I'm learning not to whine. Again. In high school, I had a button on my backpack that said WHINING with a big red slash through it. I should have kept it around. I can't stand to hear people whine, and then I find myself doing it! "Too busy," "too tired," the list goes on forever. And I'm a very productive individual - it just goes to show you that little excuses can keep any of us from meeting our potential. We all need to be getting out and LIVING more.
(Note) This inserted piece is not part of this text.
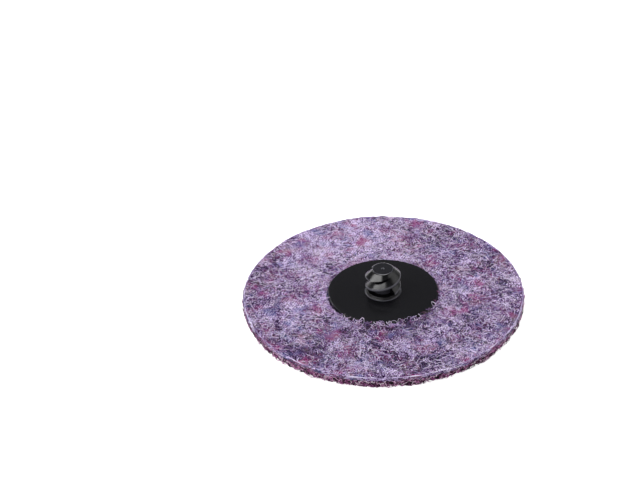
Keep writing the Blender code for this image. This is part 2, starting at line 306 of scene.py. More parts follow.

I love the Alanis Morissette song "Excuses":
Why no one will help me
I am too dumb I am too smart
They'll not understand me
I am lonely
They'll hate me
And there is not enough time
It's too hard to help me
And god wants me to work
No resting no lazy
These excuses how they served me so well
They've kept me safe
They've kept me stoic
They've kept me locked in my own cell
I'm too far from home
It takes far too much energy
And I cannot afford to
No one will ever see me
These excuses how they served me so well
They've kept me safe
They've kept me stoic
They've kept me locked inside my cell
These excuses how they're so familiar
They've kept me small
They've kept me blocked
They've kept me safe inside my shell
Bringing this into the light
Shakes their foundation
And it clears my side
Now my imagination
Is the only thing that limits
The bar that is raised to the heights
No one can have it all see
I have to they want me to
And I can't let them down
I'll never be happy ----
This song made me realize a while back that we are constantly rationalizing our thoughts away and making excuses for our behaviors. It's also made me mindful of the risks I am sometimes too afraid to take. I only get one shot at life (at least this time around), and mediocrity is not something I strive for. Even my high school college entrance essay proclaimed: "Go places. Do things." All of this to say - enjoy the here and now, and do something with it. Hurry up!